After Erdogan mentions Kashmir in UNGA, Jaishankar says important to respect UN resolutions on Cyprus
‘Important that relevant UN Security Council resolutions in respect of Cyprus are adhered to by all,’ Jaishankar tweeted after a meeting with Nikos Christodoulides, the foreign minister of the Republic of Cyprus, on the sidelines of the UN general assembly’s general debate.
Hours after Turkish President Recep Tayyip Erdogan made a reference to Kashmir in his address to the UN General Assembly, external affairs minister S Jaishankar emphasised the need to adhere to the relevant UN Security Council resolutions in respect to Cyprus.

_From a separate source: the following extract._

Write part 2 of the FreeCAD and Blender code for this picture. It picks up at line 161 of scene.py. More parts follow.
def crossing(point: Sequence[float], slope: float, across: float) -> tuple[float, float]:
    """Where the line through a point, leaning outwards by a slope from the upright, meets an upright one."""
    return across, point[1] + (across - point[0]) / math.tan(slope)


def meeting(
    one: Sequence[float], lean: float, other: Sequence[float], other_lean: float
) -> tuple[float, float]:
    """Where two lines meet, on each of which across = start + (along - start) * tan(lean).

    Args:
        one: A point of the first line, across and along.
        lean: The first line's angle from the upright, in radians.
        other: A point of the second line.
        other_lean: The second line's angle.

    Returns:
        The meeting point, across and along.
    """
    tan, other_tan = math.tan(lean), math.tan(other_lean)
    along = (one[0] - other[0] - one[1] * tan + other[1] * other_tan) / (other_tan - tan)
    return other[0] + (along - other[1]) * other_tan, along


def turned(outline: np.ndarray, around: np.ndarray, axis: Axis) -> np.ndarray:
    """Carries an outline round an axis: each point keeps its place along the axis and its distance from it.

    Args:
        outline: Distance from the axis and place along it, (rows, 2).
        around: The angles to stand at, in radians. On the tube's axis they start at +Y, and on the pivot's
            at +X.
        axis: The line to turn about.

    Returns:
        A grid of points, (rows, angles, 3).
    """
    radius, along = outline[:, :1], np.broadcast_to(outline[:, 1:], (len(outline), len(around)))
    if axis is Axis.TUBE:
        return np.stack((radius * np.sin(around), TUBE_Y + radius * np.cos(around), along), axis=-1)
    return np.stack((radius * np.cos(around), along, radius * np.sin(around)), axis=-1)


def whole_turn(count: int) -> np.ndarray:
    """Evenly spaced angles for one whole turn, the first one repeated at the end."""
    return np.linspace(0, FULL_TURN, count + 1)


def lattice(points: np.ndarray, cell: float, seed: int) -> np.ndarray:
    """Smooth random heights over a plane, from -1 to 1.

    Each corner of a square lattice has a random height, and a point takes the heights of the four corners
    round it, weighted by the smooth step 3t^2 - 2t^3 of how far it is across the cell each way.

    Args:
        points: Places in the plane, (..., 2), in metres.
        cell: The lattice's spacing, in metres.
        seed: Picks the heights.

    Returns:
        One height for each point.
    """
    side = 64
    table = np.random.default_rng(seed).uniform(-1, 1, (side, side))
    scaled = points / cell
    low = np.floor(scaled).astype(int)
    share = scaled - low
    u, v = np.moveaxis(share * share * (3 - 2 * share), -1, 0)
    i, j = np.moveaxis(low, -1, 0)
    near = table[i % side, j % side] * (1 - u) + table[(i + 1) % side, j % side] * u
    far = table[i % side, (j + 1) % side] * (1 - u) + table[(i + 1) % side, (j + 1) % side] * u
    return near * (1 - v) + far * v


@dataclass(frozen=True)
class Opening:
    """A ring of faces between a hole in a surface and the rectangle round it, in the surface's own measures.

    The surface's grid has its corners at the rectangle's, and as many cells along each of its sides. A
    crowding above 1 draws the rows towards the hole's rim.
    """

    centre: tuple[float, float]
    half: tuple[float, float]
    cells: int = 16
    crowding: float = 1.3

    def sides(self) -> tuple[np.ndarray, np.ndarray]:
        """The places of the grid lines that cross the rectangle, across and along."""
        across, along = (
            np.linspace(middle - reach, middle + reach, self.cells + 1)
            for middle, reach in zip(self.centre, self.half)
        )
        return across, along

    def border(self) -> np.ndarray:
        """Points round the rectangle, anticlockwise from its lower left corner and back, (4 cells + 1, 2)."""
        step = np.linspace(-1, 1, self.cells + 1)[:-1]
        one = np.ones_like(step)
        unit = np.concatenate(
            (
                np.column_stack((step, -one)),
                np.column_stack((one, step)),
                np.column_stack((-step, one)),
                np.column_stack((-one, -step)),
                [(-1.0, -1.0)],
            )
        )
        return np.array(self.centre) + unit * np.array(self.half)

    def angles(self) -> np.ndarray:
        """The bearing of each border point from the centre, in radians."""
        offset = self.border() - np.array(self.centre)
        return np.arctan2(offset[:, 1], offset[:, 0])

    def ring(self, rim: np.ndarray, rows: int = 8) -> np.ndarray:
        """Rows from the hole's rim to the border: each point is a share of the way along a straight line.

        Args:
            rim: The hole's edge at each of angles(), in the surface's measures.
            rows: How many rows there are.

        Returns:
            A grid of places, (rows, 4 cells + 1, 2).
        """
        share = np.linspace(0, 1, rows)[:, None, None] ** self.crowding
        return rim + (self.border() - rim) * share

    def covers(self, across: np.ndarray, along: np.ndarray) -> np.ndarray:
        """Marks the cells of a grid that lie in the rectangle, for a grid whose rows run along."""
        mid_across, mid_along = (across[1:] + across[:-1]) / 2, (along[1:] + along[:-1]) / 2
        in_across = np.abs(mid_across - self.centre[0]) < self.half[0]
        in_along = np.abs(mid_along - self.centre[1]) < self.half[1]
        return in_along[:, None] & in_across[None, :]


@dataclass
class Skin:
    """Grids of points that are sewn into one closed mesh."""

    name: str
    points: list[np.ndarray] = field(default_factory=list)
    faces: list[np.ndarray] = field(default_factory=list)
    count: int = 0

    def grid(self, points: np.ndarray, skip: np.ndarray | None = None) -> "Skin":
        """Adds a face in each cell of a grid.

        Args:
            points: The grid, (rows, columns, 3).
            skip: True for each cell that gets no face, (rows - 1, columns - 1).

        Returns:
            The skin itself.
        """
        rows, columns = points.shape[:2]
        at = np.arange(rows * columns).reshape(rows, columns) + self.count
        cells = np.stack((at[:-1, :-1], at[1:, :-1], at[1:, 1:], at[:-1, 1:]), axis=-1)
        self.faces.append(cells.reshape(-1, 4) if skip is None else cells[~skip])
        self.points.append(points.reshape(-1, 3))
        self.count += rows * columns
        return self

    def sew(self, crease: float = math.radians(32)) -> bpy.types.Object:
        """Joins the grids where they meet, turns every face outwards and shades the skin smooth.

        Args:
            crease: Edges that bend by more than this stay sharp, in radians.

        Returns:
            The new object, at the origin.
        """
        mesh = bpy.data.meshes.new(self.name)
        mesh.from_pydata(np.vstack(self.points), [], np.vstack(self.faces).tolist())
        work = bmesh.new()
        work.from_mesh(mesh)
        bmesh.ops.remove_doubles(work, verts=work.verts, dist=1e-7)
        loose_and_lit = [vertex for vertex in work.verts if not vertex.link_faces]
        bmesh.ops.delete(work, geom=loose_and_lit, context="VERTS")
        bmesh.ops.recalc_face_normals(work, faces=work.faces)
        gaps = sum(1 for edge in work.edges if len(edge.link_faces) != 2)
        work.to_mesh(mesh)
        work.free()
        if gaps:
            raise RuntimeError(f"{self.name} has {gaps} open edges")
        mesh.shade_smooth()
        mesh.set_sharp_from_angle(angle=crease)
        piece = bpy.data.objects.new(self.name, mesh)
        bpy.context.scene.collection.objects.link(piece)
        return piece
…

“Important that relevant UN Security Council resolutions in respect of Cyprus are adhered to by all,” Jaishankar tweeted after a meeting with Nikos Christodoulides, the foreign minister of the Republic of Cyprus, on the sidelines of the UN general assembly’s general debate that kicked off Tuesday.
Jaishankar, who arrived in New York on Monday to participate in the high-level 76th session of the UN General Assembly, has held at least 18 bilateral meetings with counterparts from various countries, including the United Kingdom, France, Australia, Egypt, Norway, South Korea and Vietnam. On Wednesday, he was also scheduled to attend a meeting of the G-20 foreign ministers on Afghanistan and of the G-4, which is seeking permanent seats for India, Brazil, Japan and Germany on the UNSC.
Jaishankar met his South Korean counterpart Chung Eui-Yong and had wide-ranging conversations on different aspects of the bilateral relationships, including Southern Policy and India’s Act East Policy. “Pleased to meet FM Chung Eui-Yong of the Republic of Korea. A wide-ranging conversation on different aspects of our relationship. RoK’s New Southern Policy and India’s Act East Policy have strengthened our convergence in the Indo-Pacific,” tweeted Jaishankar.
While interacting with his Italian counterpart Luigi Di Maio, who is the current G20 chair, Jaishankar discussed challenges related to vaccine accessibility and smooth travel. “Discussed challenges related to vaccine accessibility and smooth travel. Look forward to joining him at a discussion on Afghanistan tomorrow,” he tweeted.
The Union minister also met with his Finnish counterpart Pekka Haavisto and discussed the humanitarian situation in Afghanistan. Jaishankar held a discussion on the Indo-Pacific issues during his meeting with his Chilean counterpart Andres Allamand. “Another perspective on the Indo-Pacific from FM @allamand of Chile. Also engaged on expanding our economic engagement, including on green energy,” he tweeted.
Earlier, in his address to the General Debate on Tuesday, Erdogan had said, “We maintain our stance in favour of solving the ongoing problem in Kashmir for 74 years, through dialogue between the parties and within the framework of relevant United Nations resolutions.”
Erdogan had raised Kashmir in his address also in 2019, which was the last in-person meeting of the UN general assembly. At that time, Prime Minister Narendra Modi had reiterated India’s support for “independence, sovereignty, territorial integrity and unity” of island nation after a meeting with Cyprus President Nicos Anastasiades. Cyprus backs India’s claims to a permanent seat in the UN Security Council.
The long ongoing conflict in Cyprus began in 1974 when Turkey invaded the northern part of the country in response to a military coup on the island which was backed by the Greek government. India has been advocating a peaceful resolution of the issue in accordance with the UN resolutions.
In a 1998 resolution, the UN Security Council called upon “all States to respect the sovereignty, independence and territorial integrity of the Republic of Cyprus and request(ed) them, along with the parties concerned, to refrain from any action which might prejudice that sovereignty, independence and territorial integrity, as well as from any attempt of partition of the island or its unification with any other country”.
The UNSC resolution also called for the “all concerned to commit themselves to a reduction in defence spending and a reduction in the number of foreign troops in the Republic of Cyprus to help restore confidence between the parties and as a first step towards the withdrawal of non-Cypriot forces”.